Restorative Justice Healing Circles for Youth 12-17 years old.

The Circle of Change Restorative Justice program (CCRJ) is a culturally informed youth restorative justice program that will use healing circles to facilitate the restoration and reintegration process for Black and other racialized youth 12-17 yrs. old, involved in the youth justice system.

Project Objectives:

  • 1. To establish special measures for violent young offenders.
  • 2. To improve the system’s ability to rehabilitate and reintegrate young offenders.
  • 3. To increase the use of measures outside the formal court process that are often more effective in addressing some types of less serious offences.
  • 4. To establish a more targeted approach to the use of custody for young people.
  • 5. Increase the use of community-based sentences for less serious offending.

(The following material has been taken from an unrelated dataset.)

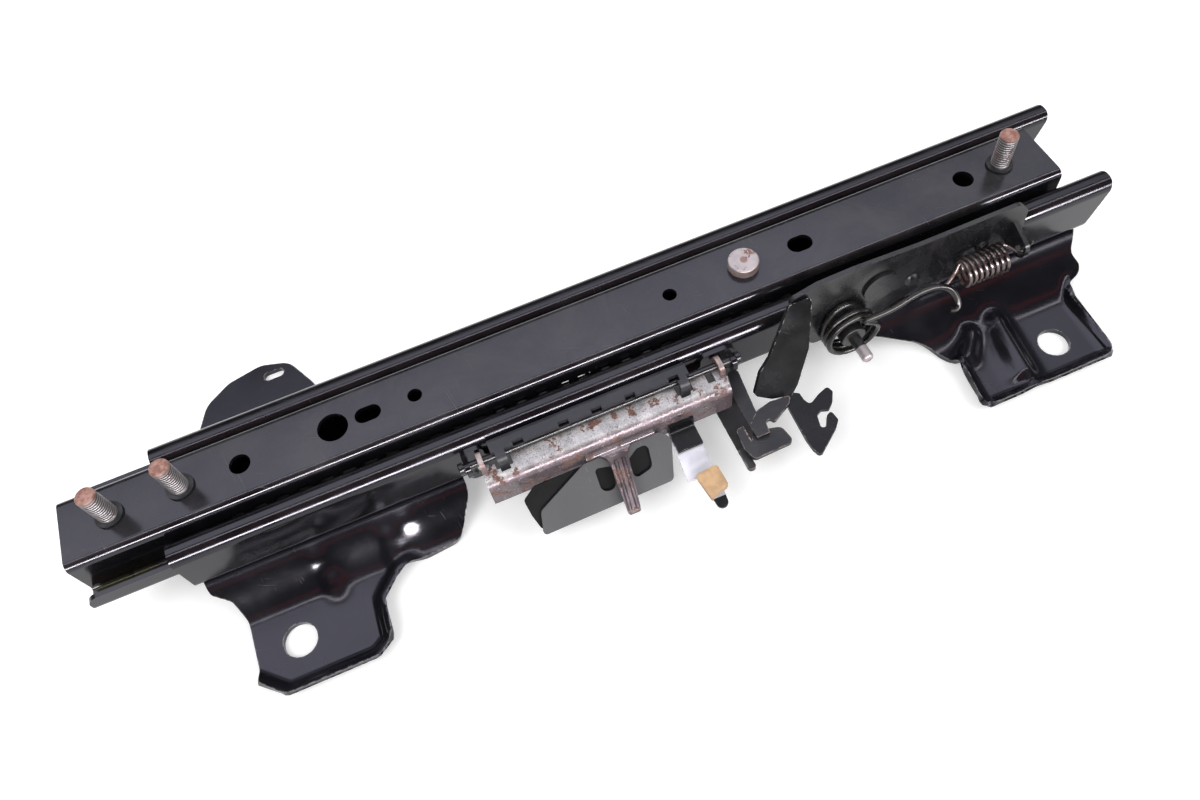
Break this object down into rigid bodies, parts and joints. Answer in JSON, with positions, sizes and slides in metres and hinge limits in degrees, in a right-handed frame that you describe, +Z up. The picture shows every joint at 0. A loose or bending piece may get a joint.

Circle of Change Restorative Justice Program

The Circle of Change Restorative Justice program (CCRJ) is a culturally informed youth restorative justice project that will use healing circles to facilitate the restoration and reintegration process for Black and other racialized youth 12-17 yrs. old, involved in the youth justice system.

CCRJ’s objective is to improve the system’s ability to rehabilitate and reintegrate young offenders, increase access to community-based rehabilitative and reintegration programming, and grow the use of alternative measures outside of the formal court process. The project provides the victim, youth/accused, their families, and staff involved in the youth justice system with access to an alternative and effective way to address crime and work towards healing for the youth/accused through developing a reparation plan and engaging the victim and community organizations/businesses to support the reparation plan.

The entire Circle of Change RJ process seeks to honor each participant’s dignity and humanity. When a young person goes through the CCRJ process, the intended outcomes are needs met through identifying the underlying issues for the young person and developing a reparation plan of care; and to serve as an alternative to the incarceration cycle and reduce social and fiscal costs to the justice system.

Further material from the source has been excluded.